Transhumant Pastoralism, Climate Change, and Conflict in Africa

Eoin McGuirk, Tufts University, NBER and BREAD and Nathan Nunn, University of British Columbia and CIFAR

We consider the effects of climate change on seasonally migrant populations that herd livestock—i.e., transhumant pastoralists—in Africa. Traditionally, transhumant pastoralists benefit from a cooperative relationship with sedentary agriculturalists whereby arable land is used for crop farming in the wet season and animal grazing in the dry season. Rainfall scarcity can disrupt this arrangement by inducing pastoral groups to migrate to agricultural lands before the harvest, causing conflict to emerge. We examine this hypothesis by combining ethnographic information on the traditional locations of transhumant pastoralists and sedentary agriculturalists with high-resolution data on the location and timing of rainfall and violent conflict events in Africa from 1989–2018. We find that reduced rainfall in the territory of transhumant pastoralists leads to conflict in neighboring areas. Consistent with the proposed mechanism, the conflicts are concentrated in agricultural areas; they occur during the wet season and not the dry season; and they are due to rainfall’s impact on plant biomass growth.
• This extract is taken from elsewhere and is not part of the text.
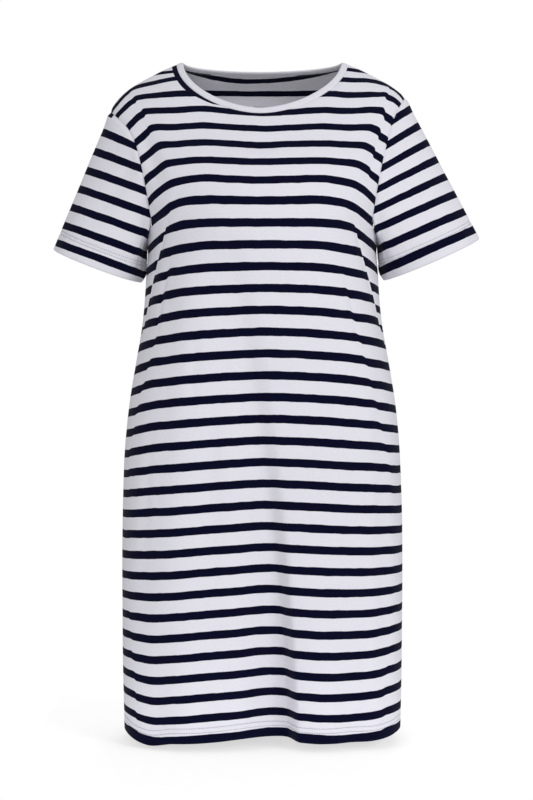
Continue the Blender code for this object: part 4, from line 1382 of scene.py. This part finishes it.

Since pastoralists tend to be Muslim and agriculturalists Christian, this mechanism accounts for a sizable proportion of the rapid rise in religious conflict observed in recent decades. Regarding policy responses, we find that development aid projects tend not to mitigate the effects that we document. By contrast, the effects are reduced when transhumant pastoralists have greater power in national government, suggesting that more equal political representation is conducive to peace.